C Pointers Output Not clear

Question

 #include <stdio.h>
 int main(void)
 {
   short x[12];
   unsigned char *cp;
   short *sp;
   int *ip;
   int i;
   for (i = 0; i < 12; i++) {
     x[i] = i + 1;
   }
   cp = (unsigned char *) x;
   sp = (short *) x;
   ip = (int *) x;
   printf("1)*cp = %x\n",*cp);
   printf("A)*ip = %x\n",*ip);
   ip = ip + 2;
   printf("B)*ip = %x\n",*ip);
   cp[1]--;
   printf("C) cp[1] = %d\n", cp[1]);
   printf("D)*sp = %d\n",*sp);
   sp[3] = sp[3] + 257;
   printf("E) cp[6] = %x\n", cp[6]);
   printf("F) cp[7] = %x\n", cp[7]);
 return 0;
 }

This code produces the following output

 1)*cp = 1
 A)*ip = 20001
 B)*ip = 60005
 C) cp[1] = 255
 D)*sp = -255
 E) cp[6] = 5
 F) cp[7] = 1

Am sure about the logic behind this.
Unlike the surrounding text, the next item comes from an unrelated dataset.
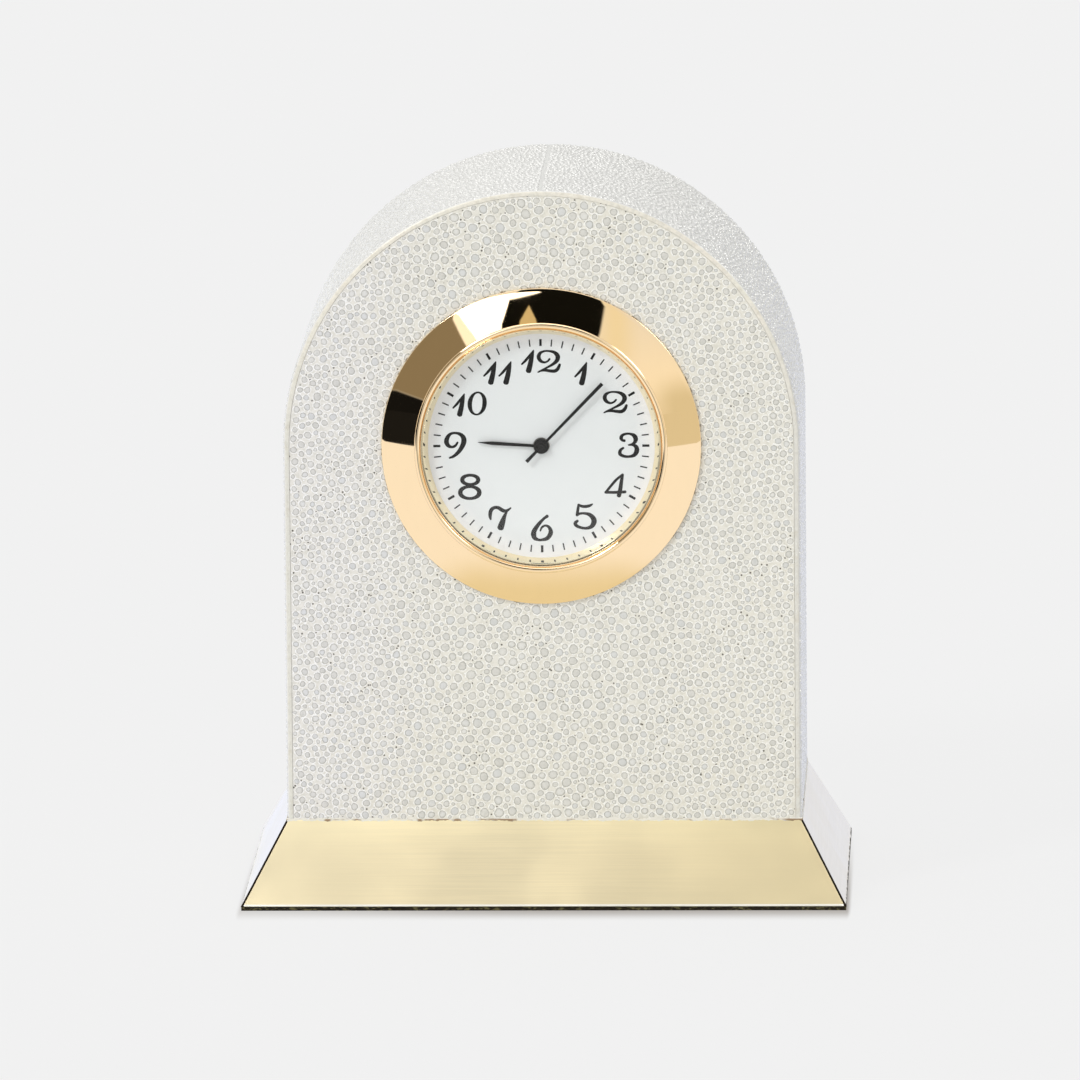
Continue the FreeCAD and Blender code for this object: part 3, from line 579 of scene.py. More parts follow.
def sanded_stone():
    """Flat stones: each is mottled in its own tone, with a ragged dark rim, and the resin round
    it is paler in a broken ring."""
    look = bpy.context.scene.clock_skin
    f = Finish("sanded_stone", Coat_Weight=0.3, Coat_Roughness=0.18, Specular_IOR_Level=0.45)
    tone = f.mark("tone")
    ragged = f.math("SUBTRACT", f.noise(f.place, 0.28, 3.0, 0.65), 0.5)
    rim = f.math("MULTIPLY_ADD", ragged, 1.5, f.mark("rim"))
    shade, rough = f.grain(0.22)
    base = f.mix(tone, darker(look.stone, 0.95), f.mix(0.3, look.stone, levels(236, 234, 226)))
    base = f.tint(base, f.patches(0.44, 0.62, 0.42, 3.0, 0.6), 0.55, 203, 202, 193)
    pale = f.step(f.math("FRACT", f.times(tone, 3.17)), 0.3, 0.9)
    base = f.tint(base, f.times(f.step(rim, 0.6, 0.1), pale), 0.85, 236, 235, 229)
    cool = f.step(f.math("FRACT", f.times(tone, 7.31)), 0.62, 0.95)
    base = f.tint(base, cool, 0.4, 214, 218, 221)
    base = f.tint(base, rough, 0.18, 196, 196, 190)
    base = f.tint(base, f.step(rim, 0.5, 1.0), f.blend(tone, 1.0, 0.65), 168, 167, 157)
    halo = f.mix(f.patches(0.42, 0.6, 0.5, 3.0, 0.6), levels(255, 254, 248),
                 levels(234, 231, 219))
    base = f.mix(f.step(rim, 1.05, 1.9), base, halo)
    # The stones get painted cool light on the left.
    f.set(Base_Color=painted_cool_light_left(f, base), Roughness=f.blend(shade, 0.3, 0.46))
    return f.relief(rough, 0.006)


def silver_skin():
    """Unsanded ground between the domes: pearl grey, cream where its cut edge shows."""
    look = bpy.context.scene.clock_skin
    f = Finish("silver_skin", Coat_Weight=0.3, Coat_Roughness=0.25, Metallic=0.1)
    shade, rough = f.grain(0.3)
    base = f.mix(shade, darker(look.silver, 0.78), darker(look.silver, 0.92))
    edge = f.mix(f.patches(0.35, 0.7, 9, 3.0), look.cut_edge, levels(243, 240, 226))
    # The cut edge turns greyer from 28 mm above the dial's axis down to 5 mm below it.
    greyer_low = f.step(f.split(f.place)[2], (dial_height + 28) * MM, (dial_height - 5) * MM)
    edge = f.tint(edge, greyer_low, 0.8, 227, 226, 219)
    edge = f.tint(edge, f.patches(0.42, 0.64, 0.6, 4.0, 0.65), 0.45, 212, 210, 200)
    edge = f.tint(edge, f.patches(0.5, 0.68, 1.4, 4.0, 0.65), 0.3, 202, 192, 168)
    away = f.math("ABSOLUTE", f.split(f.place)[1])
    cut = f.step(away, (back - 0.16) * MM, (back - 0.05) * MM)
    f.set(Base_Color=f.mix(cut, base, edge), Roughness=f.blend(rough, 0.3, 0.45))
    return f.relief(rough, 0.01)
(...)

Does unsigned char needs something do with the output. I am not getting why 20001 is outputted by integer pointer ip and how cp[6] is 5

Answer 1

*ip causes undefined behaviour due to violating the strict aliasing rule. You may not use an lvalue of type int to access memory declared as short.

Since the behaviour is undefined, the entire output of the program is meaningless, so you should not worry about why any particular output happened.